Amid all the phantasmagoric special effects and puzzling symbolism of Stanley Kubrick's 1968 film "2001: A Space Odyssey," the one detail that sticks in everyone's memory is the HAL 9000 computer that ran most of the spaceship Discovery One's operations. Not only did HAL speak and possess a humanlike personality, but it actually was superior to humans, because it never made mistakes.
But when the year 2001 actually rolled around, what inventor and futurist Ray Kurzweil calls "strong AI" -- that is, a machine that possesses self-awareness and is equal or superior to humans in intellectual ability -- was still closer to science fiction than reality.
That's with a few caveats. In 2011, the supercomputer Watson went head-to-head with "Jeopardy!" contestants and won mightily. However, just because a computer can answer questions -- and Watson is a very sophisticated "question-answering machine" -- it doesn't necessarily mean it's smarter than a human [source: Markoff].
In a 2005 essay, Kurzweil, who estimates that a computer would need to be capable of performing 10 quadrillion calculations per second to match all the regions of the human brain, predicted that threshold would be reached by 2020 [source: Kurzweil]. (Watson uses 80 trillion operations per second, the slowpoke [source: Deedrick].)

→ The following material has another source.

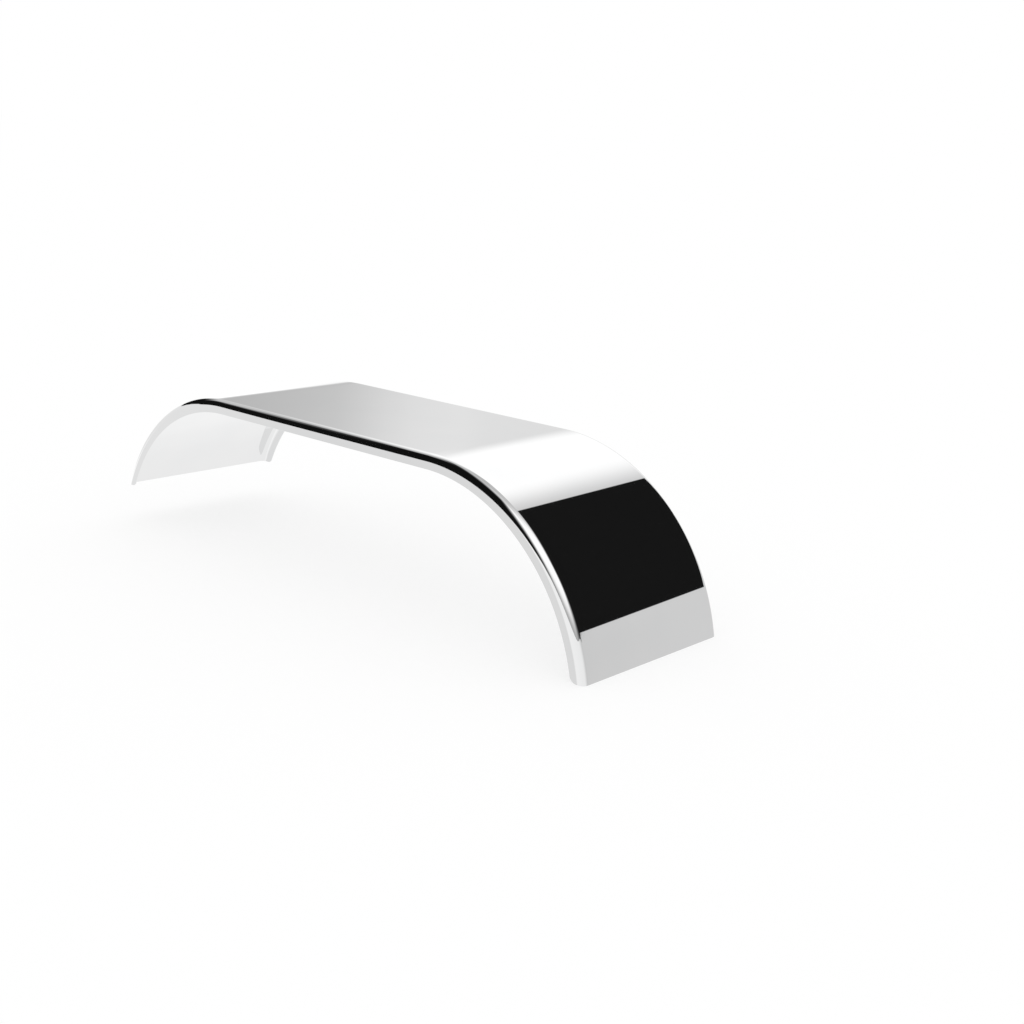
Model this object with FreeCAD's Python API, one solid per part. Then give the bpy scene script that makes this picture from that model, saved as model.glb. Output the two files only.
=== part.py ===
import FreeCAD, Part
import math
import os

os.makedirs("parts", exist_ok=True)

# Driving sizes of the folded sheet, in millimetres.
# A drop is how far one end of the sheet reaches below the deck's top.
width = 622.0
deck_length = 1000.0
sheet = 1.6
side_depth = 46.0
bend_radius = 22.0
sweep_radius = 645.0
long_drop = 533.0
short_drop = 403.0
corner_radius = 25.0

# Each end is rolled this many degrees too far, then cut off level at its drop
spare_angle = 6.0

# The origin is the middle of the deck's flat underside, where the support tubes bear.
# +X runs along the deck to the end that reaches lower, +Y across the width, +Z up.
half_width = width / 2
top = sheet
bend_inner = bend_radius - sheet
flange_foot = top - side_depth
bend_start_y = half_width - bend_radius
bend_centre_z = top - bend_radius


def point(y, z):
    return FreeCAD.Vector(0, y, z)


def bend(side, radius):
    """Quarter circle from the main face round to the flange, on the side given by +1 or -1."""
    centre = point(side * bend_start_y, bend_centre_z)
    diagonal = radius * math.sqrt(0.5)
    start = centre + point(0, radius)
    middle = centre + point(side * diagonal, diagonal)
    end = centre + point(side * radius, 0)
    return Part.Arc(start, middle, end).toShape()


def line(y1, z1, y2, z2):
    return Part.makeLine(point(y1, z1), point(y2, z2))


def sheet_section():
    """The folded sheet's section across the width: main face, a rolled bend and a flange on each side."""
    inner_y = half_width - sheet
    edges = [
        line(-bend_start_y, top, bend_start_y, top),
        bend(1, bend_radius),
        line(half_width, bend_centre_z, half_width, flange_foot),
        line(half_width, flange_foot, inner_y, flange_foot),
        line(inner_y, flange_foot, inner_y, bend_centre_z),
        bend(1, bend_inner),
        line(bend_start_y, 0, -bend_start_y, 0),
        bend(-1, bend_inner),
        line(-inner_y, bend_centre_z, -inner_y, flange_foot),
        line(-inner_y, flange_foot, -half_width, flange_foot),
        line(-half_width, flange_foot, -half_width, bend_centre_z),
        bend(-1, bend_radius),
    ]
    return Part.Face(Part.Wire(Part.__sortEdges__(edges)))


def end_sweep(direction, drop):
    """The section rolled down about the sweep's axis, then cut off level, at the +X or -X end."""
    deck_end = direction * deck_length / 2
    axis_point = FreeCAD.Vector(deck_end, 0, top - sweep_radius)
    angle = math.degrees(math.acos(1 - drop / sweep_radius)) + spare_angle
    section = sheet_section()
    section.translate(FreeCAD.Vector(deck_end, 0, 0))
    rolled = section.revolve(axis_point, FreeCAD.Vector(0, direction, 0), angle)
    waste = Part.makeBox(4 * sweep_radius, 2 * width, 2 * sweep_radius)
    waste.translate(FreeCAD.Vector(deck_end - 2 * sweep_radius, -width, top - drop - 2 * sweep_radius))
    return rolled.cut(waste)


def flange_corner_edges(shape, direction, drop):
    """The two short edges where the flanges' free edges meet one end of the sheet."""
    foot_radius = sweep_radius - side_depth
    height = sweep_radius - drop
    corner_x = direction * (deck_length / 2 + math.sqrt(foot_radius ** 2 - height ** 2))
    corner_z = top - drop
    found = []
    for edge in shape.Edges:
        ends = [vertex.Point for vertex in edge.Vertexes]
        if all(math.hypot(p.x - corner_x, p.z - corner_z) < sheet / 10 for p in ends):
            found.append(edge)
    return found


# The deck, with both end sweeps running straight out of it as the same sheet
deck = sheet_section()
deck.translate(FreeCAD.Vector(-deck_length / 2, 0, 0))
fender = deck.extrude(FreeCAD.Vector(deck_length, 0, 0))
fender = fender.fuse(end_sweep(1, long_drop))
fender = fender.fuse(end_sweep(-1, short_drop))
fender = fender.removeSplitter()

# The flanges' lower corners are cut round
corners = flange_corner_edges(fender, 1, long_drop) + flange_corner_edges(fender, -1, short_drop)
fender = fender.makeFillet(corner_radius, corners)

fender.exportStep("parts/fender.step")
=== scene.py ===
import math

import bpy
from mathutils import Matrix, Vector


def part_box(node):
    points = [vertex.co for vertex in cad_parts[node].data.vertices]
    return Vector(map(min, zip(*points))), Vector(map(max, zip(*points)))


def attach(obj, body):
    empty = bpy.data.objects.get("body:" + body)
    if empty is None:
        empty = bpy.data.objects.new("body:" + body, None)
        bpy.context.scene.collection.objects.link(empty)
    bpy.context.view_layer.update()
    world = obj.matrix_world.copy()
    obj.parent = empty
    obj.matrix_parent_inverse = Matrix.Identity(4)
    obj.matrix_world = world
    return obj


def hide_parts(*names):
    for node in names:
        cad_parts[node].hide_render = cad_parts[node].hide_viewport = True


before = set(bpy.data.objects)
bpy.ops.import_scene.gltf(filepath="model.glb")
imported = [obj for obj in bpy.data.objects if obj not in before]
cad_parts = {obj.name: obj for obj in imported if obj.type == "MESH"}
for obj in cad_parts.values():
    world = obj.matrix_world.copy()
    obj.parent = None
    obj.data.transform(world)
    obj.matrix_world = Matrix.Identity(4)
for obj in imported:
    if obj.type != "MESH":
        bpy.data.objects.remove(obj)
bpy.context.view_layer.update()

# Camera: a normal lens off the corner of the fender's lower end, 0.9 m above the deck and tipped
# 15 degrees down, so that the deck, the long sweep and the inside of the short one all show.
camera_place = Vector((3.40814, -3.08456, 0.91186))
camera_azimuth = math.radians(42.706)
camera_elevation = math.radians(15.005)
camera_roll = math.radians(2.242)
lens_length = 49.79
forward = Vector((
    -math.sin(camera_azimuth) * math.cos(camera_elevation),
    math.cos(camera_azimuth) * math.cos(camera_elevation),
    -math.sin(camera_elevation),
))
level_right = Vector((math.cos(camera_azimuth), math.sin(camera_azimuth), 0))
level_up = level_right.cross(forward)
right = math.cos(camera_roll) * level_right + math.sin(camera_roll) * level_up
up = math.cos(camera_roll) * level_up - math.sin(camera_roll) * level_right
camera_turn = Matrix((right, up, -forward)).transposed()
lens = bpy.data.cameras.new("camera")
lens.lens = lens_length
lens.sensor_width = 36
camera = bpy.data.objects.new("camera", lens)
bpy.context.collection.objects.link(camera)
camera.matrix_world = Matrix.Translation(camera_place) @ camera_turn.to_4x4()
bpy.context.scene.camera = camera
bpy.context.scene.view_settings.view_transform = "Standard"

# Folded sheet: one stainless sheet, bent down along both sides and rolled down at each end, cut
# off level there, with the flanges' lower corners cut round. Brackets hold it by its flat deck.
# It is laid out again here in fine strips, because a mirror shows every facet.
width = 0.622
deck_length = 1.0
sheet = 0.0016
side_depth = 0.046
bend_radius = 0.022
sweep_radius = 0.645
long_drop = 0.533
short_drop = 0.403
corner_radius = 0.025
deck_top = sheet

# How finely the strips are laid out. The shares are of half the flat face and half the deck.
bend_steps = 20
corner_steps = 14
long_sweep_steps = 190
short_sweep_steps = 160
closest_lines = 0.0002
clear_of_bend = 0.001
beside_bend = 0.0005
face_shares = (1, 0.9, 0.45)
deck_shares = (-0.998, -0.6, -0.2, 0.2, 0.6, 0.998)


def corner_centre(drop):
    """Centre of the round corner at a flange's foot, measured from the sweep's axis."""
    reach = sweep_radius - side_depth + corner_radius
    height = sweep_radius - drop + corner_radius
    return math.sqrt(reach ** 2 - height ** 2), height


def flange_depths(drop):
    """Depths of the strip lines on a flange, closer together where its lower corner is cut round."""
    centre_x, centre_z = corner_centre(drop)
    start = math.atan2(-centre_z, -centre_x)
    depths = []
    for i in range(corner_steps + 1):
        a = start + (-math.pi / 2 - start) * i / corner_steps
        x = centre_x + corner_radius * math.cos(a)
        z = centre_z + corner_radius * math.sin(a)
        depths.append(sweep_radius - math.hypot(x, z))
    return depths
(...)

Others, such as Microsoft co-founder Paul Allen, have expressed doubts about whether machines ever will be able to even approximate human intelligence. He noted that neuroscientists still don't really know enough about the brain yet to hope to duplicate it. "You can't create an artificial intelligence," Allen insisted in a 2012 Forbes interview, "unless you know how the real thing works."